Orwel was on his feet before the man was fully on the floor, and ran back into the corridor. Lancer scrambled on his feet and followed, totally disoriented inside the building.

"There's another few dormitories over here," Orwel shouted over his shoulder. "I don't know how many of those bastards are on the loose, we must check... oh damn fuck..."

They reached the dormitory where the alarming noise had come from. Orwel burst in, then hesitated at the door for a split second, during which Lancer dashed in through the door and shot the man who'd turned to face the newcomers. The man fell down with a wet thump, and that was when Lancer realized that Orwel was pointing his gun at something by the other wall of the room.

Orwel acknowledged Lancer's intervention with a grunt, then turned his attention back to the blond officer who was standing firmly in place and pointing an unwavering gun at his former colleague's solar plexus. Lancer froze, looked warily at the officer and then at Orwel who stood equally still, gun steady. He dared not fire, because even a dying man could still hit the trigger, and even a stray shot might kill Orwel.

"What are you doing here, Dahomey?" the man asked tensely. "What the hell is going on?"

"We're taking over this base," Orwel said. "Get out of the way, Blaine, and I mean now."

"I'm not moving!" Blaine straightened his back and Lancer noticed that he was standing in front of a door. "You're not going to hurt them!"

Orwel's shoulders sagged a little. "Do you mean to say you're protecting them?"

"Yes!" Blaine shouted. "I know the command was to terminate all clones 'cause the Base has been infiltrated and the security's down, but I'm bloody well not going to let my kids be killed just like that!"

"We don't want to harm them," Lancer said and the man turned distrustful eyes to him. "We mean it."

"Blaine." Orwel took a deep breath. "He's telling the truth. The last thing we want is to hurt the clones in any way. I'm not denying that I'm with the rebels, or that we're attacking the base. But it's the Union we're fighting against, not the clones. I wish I'd more time to explain, but right now there's one fucking carnage downstairs, and very many very upset clones. We need to check all dormitories and get rid of anybody who might still be running around there shooting SC's. We need your help!"

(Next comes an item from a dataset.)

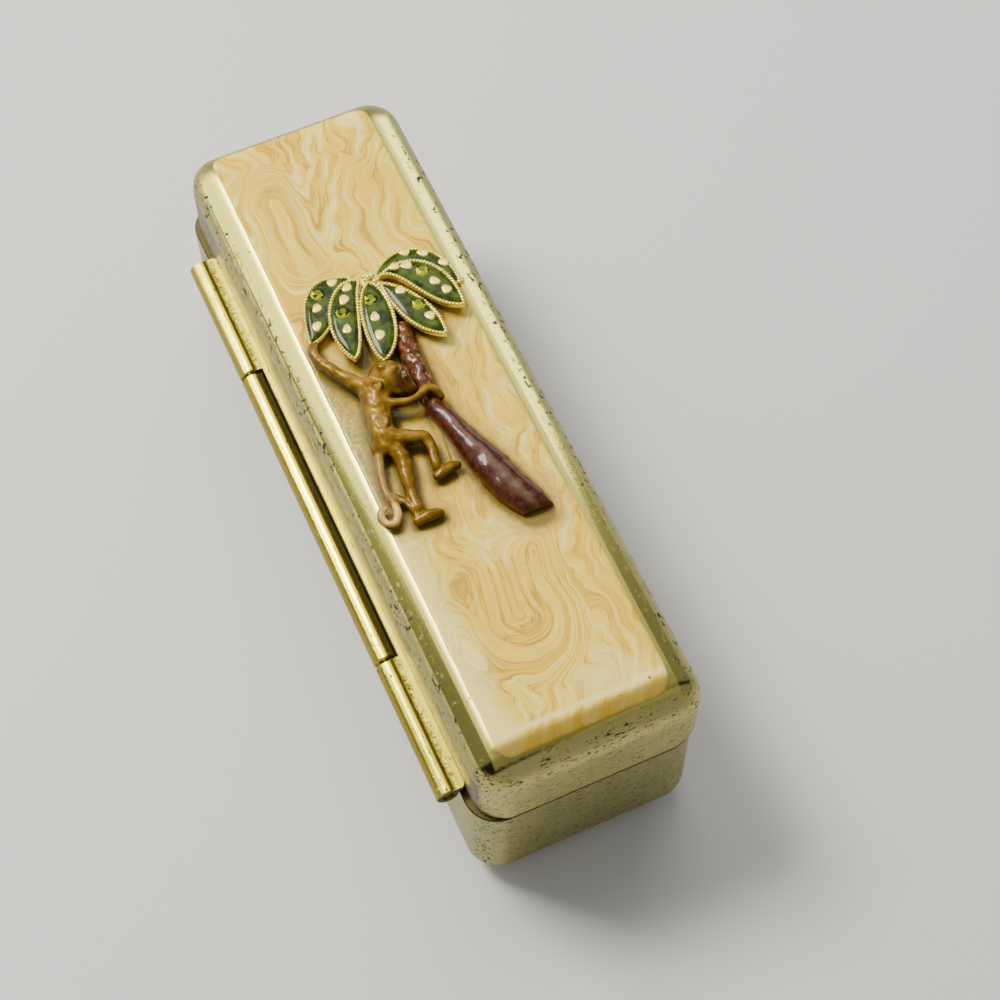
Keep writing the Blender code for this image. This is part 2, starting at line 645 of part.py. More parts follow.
def make_lid_shell():
    """The lid stands proud of the base at the front, over a chamfer that leads back to the seam."""
    bottom = SEAM_Z + 0.5 * SEAM_GAP
    chamfer_top = bottom + EDGE_BREAK + FRONT_CHAMFER_HEIGHT
    rings = [lid_ring(EDGE_BREAK, bottom, BASE_FRONT), lid_ring(0.0, bottom + EDGE_BREAK, BASE_FRONT),
             lid_ring(0.0, chamfer_top)]
    shell = part("lid_shell", loft(rings + lid_rings(0.0), "lid_shell"), "worn_gold")
    step_low, step_high = chamfer_top + CAVITY_STEP[0], chamfer_top + CAVITY_STEP[1]
    hollow = [cavity_ring(WALL, bottom - CUT_MARGIN, BASE_FRONT), cavity_ring(WALL, step_low, BASE_FRONT),
              cavity_ring(WALL, step_high), cavity_ring(WALL, LID_CAVITY_SHOULDER_Z)]
    depth = LID_CEILING_Z - LID_CAVITY_SHOULDER_Z
    for step in range(1, CAVITY_STEPS + 1):
        angle = math.radians(90 * step / CAVITY_STEPS)
        hollow.append(cavity_ring(WALL + (LID_CEILING_INSET - WALL) * (1 - math.cos(angle)),
                                  LID_CAVITY_SHOULDER_Z + depth * math.sin(angle)))
    combine(shell, tool("lid_hollow", loft(hollow, "lid_hollow")), 'DIFFERENCE')
    recess = plate(enamel_outline(FIXED_GAP), ENAMEL_FLOOR_Z, LID_TOP_Z + CUT_MARGIN, "enamel_recess")
    combine(shell, tool("enamel_recess", recess), 'DIFFERENCE')
    return shell


def enamel_outline(grow):
    low = (ENAMEL_X[0] - grow, -ENAMEL_HALF_WIDTH - grow)
    high = (ENAMEL_X[1] + grow, ENAMEL_HALF_WIDTH + grow)
    return rounded_rectangle(low, high, ENAMEL_CORNER + grow)


def make_lid_enamel():
    mesh = plate(enamel_outline(0.0), ENAMEL_FLOOR_Z + FIXED_GAP, LID_TOP_Z + CUT_MARGIN, "lid_enamel")
    enamel = part("lid_enamel", mesh, "lid_enamel")
    envelope = tool("enamel_envelope", loft(lid_rings(ENAMEL_PROUD), "enamel_envelope"))
    combine(enamel, envelope, 'INTERSECT')
    return enamel


def make_mirror():
    outline = centred_rectangle(MIRROR_HALF, MIRROR_CORNER)
    glass = part("mirror_glass", plate(outline, *MIRROR_Z, "mirror_glass"), "mirror")
    pad = part("mirror_pad", plate(outline, *PAD_Z, "mirror_pad"), "pad")
    frame_outline = centred_rectangle(MIRROR_FRAME_HALF, MIRROR_FRAME_CORNER)
    frame = part("lid_bezel", plate(frame_outline, *MIRROR_FRAME_Z, "lid_bezel"), "bright_gold")
    seat_half = (MIRROR_HALF[0] + FIXED_GAP, MIRROR_HALF[1] + FIXED_GAP)
    seat = plate(centred_rectangle(seat_half, MIRROR_CORNER), MIRROR_Z[0] - FIXED_GAP,
                 MIRROR_FRAME_Z[1] + CUT_MARGIN, "mirror_seat")
    combine(frame, tool("mirror_seat", seat), 'DIFFERENCE')
    window = plate(centred_rectangle(MIRROR_WINDOW_HALF, MIRROR_WINDOW_CORNER),
                   MIRROR_FRAME_Z[0] - CUT_MARGIN, MIRROR_FRAME_Z[1] + CUT_MARGIN, "mirror_window")
    combine(frame, tool("mirror_window", window), 'DIFFERENCE')
    return [glass, pad, frame]


def make_keeper():
    wall_y, tip_y = KEEPER_Y
    foot, tip_low, tip_high, head = KEEPER_Z
    outline = [(wall_y, foot), (tip_y, tip_low), (tip_y, tip_high), (wall_y, head)]
    mesh = lengthwise_plate(outline, -KEEPER_HALF_WIDTH, KEEPER_HALF_WIDTH, "catch_keeper")
    return part("catch_keeper", mesh, "bright_gold")


def make_catch():
    outer, inner = CATCH_BLADE_Y
    nose_start, nose_low, nose_high, nose_end = CATCH_NOSE_Z
    outline = [(outer, CATCH_BOTTOM_Z), (outer, nose_start), (CATCH_NOSE_Y, nose_low),
               (CATCH_NOSE_Y, nose_high), (outer, nose_end), (inner, nose_end), CATCH_FOLD,
               (inner, nose_start + CATCH_FOLD_RISE), (inner, CATCH_BOTTOM_Z)]
    mesh = lengthwise_plate(outline, -CATCH_HALF_WIDTH, CATCH_HALF_WIDTH, "catch_spring")
    spring = part("catch_spring", mesh, "spring_steel")
    for side in (-1, 1):
        hole = rivet_cylinder(f"spring_rivet_hole_{side + 2}", side, SPRING_RIVET_HOLE, *RIVET_HOLE_Y)
        combine(spring, hole, 'DIFFERENCE')
    return spring


def bezier(start, handles, end, fraction):
    rest = 1.0 - fraction
    first, second = handles
    return Vector([rest ** 3 * a + 3 * rest ** 2 * fraction * b + 3 * rest * fraction ** 2 * c
                   + fraction ** 3 * d for a, b, c, d in zip(start, first, second, end)])


def frond_outline(frond, inset):
    """A frond's outline drawn in by inset, from its two sides. A negative inset grows it."""
    outer, inner = [], []
    for step in range(1, FROND_STEPS):
        fraction = step / FROND_STEPS
        side_a = bezier(frond.root, frond.outer, frond.tip, fraction)
        side_b = bezier(frond.root, frond.inner, frond.tip, fraction)
        middle = 0.5 * (side_a + side_b)
        half = 0.5 * (side_a - side_b)
        if half.length > inset + FROND_LEAST_HALF:
            half = half * (1.0 - inset / half.length)
            outer.append(middle + half)
            inner.append(middle - half)
    ends = ([Vector(frond.root)], [Vector(frond.tip)]) if inset <= 0.0 else ([], [])
    return [tuple(point) for point in ends[0] + outer + ends[1] + inner[::-1]]


def frond_solid(frond, inset, low, high, name):
    return plate(frond_outline(frond, inset), low, high, name)


def make_crown():
    """One casting: six fronds with raised rims, the upper ones lying over the lower ones."""
    hub = cone(HUB, HUB_RADIUS, HUB_TAPER * HUB_RADIUS, ORNAMENT_Z, HUB_TOP_Z, SEAT_SIDES, "palm_crown")
    crown = part("palm_crown", hub, "bright_gold")
    recesses = [recess_tool(frond, number) for number, frond in enumerate(FRONDS)]
    for recess in recesses:
        combine(crown, recess, 'DIFFERENCE')
    for number, frond in enumerate(FRONDS):
        top = FROND_TOP_Z[frond.layer]
        bottom = ORNAMENT_Z + FROND_STAGGER * (number + 1)
        name = f"frond_blank_{number + 1}"
        blank = tool(name, frond_solid(frond, 0.0, bottom, top, name))
        combine(blank, recesses[number], 'DIFFERENCE')
        combine(crown, blank, 'UNION')
    for number, frond in enumerate(FRONDS):
        if frond.stone:
            combine(crown, stone_seat(frond, number), 'DIFFERENCE')
    return crown


def recess_tool(frond, number):
    top = FROND_TOP_Z[frond.layer]
    name = f"frond_recess_{number + 1}"
    return tool(name, frond_solid(frond, FROND_RIM, top - FROND_RECESS, top + CUT_MARGIN, name))


def stone_seat(frond, number):
    """The hole that a stone is set in, shared by the casting and its enamel."""
    name = f"stone_seat_{number + 1}"
    seat = bpy.data.objects.get(name)
    if seat is None:
        top = FROND_TOP_Z[frond.layer]
        radius = STONE_RADIUS + STONE_GAP
        floor = top - FROND_RECESS - STONE_SEAT_DEPTH
        seat = tool(name, cone(frond.stone, radius, radius, floor, top + CUT_MARGIN, SEAT_SIDES, name))
    return seat


def frond_cover(number):
    """Clears whatever a frond lies over or stands beside, with a gap all round it."""
    name = f"frond_cover_{number + 1}"
    low, high = ORNAMENT_Z - CUT_MARGIN, FROND_TOP_Z["upper"] + CUT_MARGIN
    return tool(name, frond_solid(FRONDS[number], -2.0 * FIXED_GAP, low, high, name))


def make_frond_enamels():
    """Enamel floated into each frond, and cut back where another frond lies over it."""
    enamels = []
    for number, frond in enumerate(FRONDS):
        top = FROND_TOP_Z[frond.layer]
        name = f"frond_enamel_{number + 1}"
        mesh = frond_solid(frond, FROND_RIM + FIXED_GAP, top - FROND_RECESS + FIXED_GAP,
                           top + FROND_ENAMEL_PROUD, name)
        enamel = part(name, mesh, "green_enamel")
        if number in COVERED_BY:
            combine(enamel, frond_cover(COVERED_BY[number]), 'DIFFERENCE')
        if frond.stone:
            combine(enamel, stone_seat(frond, number), 'DIFFERENCE')
        enamels.append(enamel)
    return enamels


def make_stones():
    stones = []
    for number, frond in enumerate(FRONDS):
        if frond.stone:
            top = FROND_TOP_Z[frond.layer]
            name = f"crystal_{number + 1}"
            mesh = cone(frond.stone, STONE_RADIUS, STONE_TABLE_RADIUS, top - FROND_RECESS + FIXED_GAP,
                        top + STONE_PROUD, STONE_SIDES, name)
            stones.append(part(name, mesh, "crystal"))
    return stones


def make_trunk():
    trunk = part("palm_trunk", relief(TRUNK, "palm_trunk"), "brown_enamel")
    for number in BESIDE_TRUNK:
        combine(trunk, frond_cover(number), 'DIFFERENCE')
    return trunk


def make_monkey():
    monkey = part("monkey", relief(TORSO, "monkey"), "amber_enamel")
    bm = bmesh.new()
    x, y = HEAD_CENTRE
    place = Matrix.Translation(Vector((x, y, ORNAMENT_Z + HEAD_RADII[2] + HEAD_FOOT)) * MM)
    place = place @ Matrix.Diagonal((*HEAD_RADII, 1.0))
    bmesh.ops.create_uvsphere(bm, u_segments=16, v_segments=10, radius=MM, matrix=place)
    combine(monkey, tool("monkey_head", mesh_from(bm, "monkey_head")), 'UNION')
    for name, stations in LIMBS.items():
        combine(monkey, tool(name, relief(stations, name)), 'UNION')
    return monkey


def main():
    clear_scene()
    make_base_shell()
    make_base_bezel()
    make_base_leaf()
    make_pin()
    make_tray()
    make_rivets()
    spring = make_catch()
    lid = [make_lid_shell(), make_lid_enamel(), make_lid_leaf(), make_keeper()]
    lid += make_mirror()
    lid += [make_crown(), make_trunk(), make_monkey()]
    lid += make_frond_enamels() + make_stones()
    pivot("lid_hinge_axis", HINGE_Y, HINGE_Z, lid)
    pivot("catch_axis", sum(CATCH_BLADE_Y) / 2, CATCH_PIVOT_Z, [spring])


main()
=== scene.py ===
import random
from collections import namedtuple
from math import acos, atan2, cos, exp, hypot, inf, pi, radians, sin

import bmesh
import bpy
from mathutils import Matrix, Vector, noise


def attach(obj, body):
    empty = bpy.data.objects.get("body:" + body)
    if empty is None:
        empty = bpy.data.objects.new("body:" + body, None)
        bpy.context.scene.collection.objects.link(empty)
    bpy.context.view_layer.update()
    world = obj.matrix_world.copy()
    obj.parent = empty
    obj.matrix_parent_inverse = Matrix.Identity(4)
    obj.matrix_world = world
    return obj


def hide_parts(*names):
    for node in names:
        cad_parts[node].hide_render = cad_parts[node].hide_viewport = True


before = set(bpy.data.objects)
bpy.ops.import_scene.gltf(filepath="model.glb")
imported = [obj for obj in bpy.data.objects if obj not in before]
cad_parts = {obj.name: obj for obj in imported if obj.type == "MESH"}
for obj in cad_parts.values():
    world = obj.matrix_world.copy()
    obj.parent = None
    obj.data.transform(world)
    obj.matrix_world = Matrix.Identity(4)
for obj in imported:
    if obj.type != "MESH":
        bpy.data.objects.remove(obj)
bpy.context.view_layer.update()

MM = 0.001

# Case, as in the CAD part
HALF_LENGTH = 41.5
HALF_WIDTH = 12.78
LID_TOP_Z = 27.12
SEAM_Z = 16.56
SEAM_GAP = 0.1
FRONT_OVERHANG = 0.5
CORNER_RADIUS = 3.5
CORNER_TIGHTENING = 0.75
LEAST_CORNER = 0.6
CASE_SPANS = (12, 60, 16)
WALL = 0.9
EDGE_BREAK = 0.12
BASE_FILLET = 4.0
BASE_FRONT = FRONT_OVERHANG - HALF_WIDTH
LID_BACK = 12.1
DOME_START_DROP = 4.0
FACET_OUTER = (1.45, 1.2)
FACET_INNER = (2.75, 0.42)
FACET_WEAR = 0.04
CROWN_INSET = 3.9
FRONT_CHAMFER_HEIGHT = 0.6
LID_CEILING_Z = 25.3
LID_CEILING_INSET = 3.3
LID_CAVITY_SHOULDER_Z = 22.5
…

"You're concerned for the clones and so are we," Lancer joined in. The man glared at him, hesitant and suspicious, and something snapped inside his head. "Look, just forget for a while that we're rebels and help us to keep as many of them safe as we can! For fuck's sake, discuss philosophies later as much as you wish, but there are probably still people getting killed out there!"

He dashed out of the door.

"People?" Blaine echoed. "A rebel calling clones 'people'?"

"Oh, he's rather intimately acquainted with one," Orwel said dryly. "And he's right. Keep them safe, Blaine."

"Acquainted with an SC?" Captain Blaine lowered his gun as Orwel turned to go. "But how - "

"His lover, Blaine!"

The blond man stared after the renegade Union officer and tried to decide whether or not the grin had meant that Dahomey had been joking.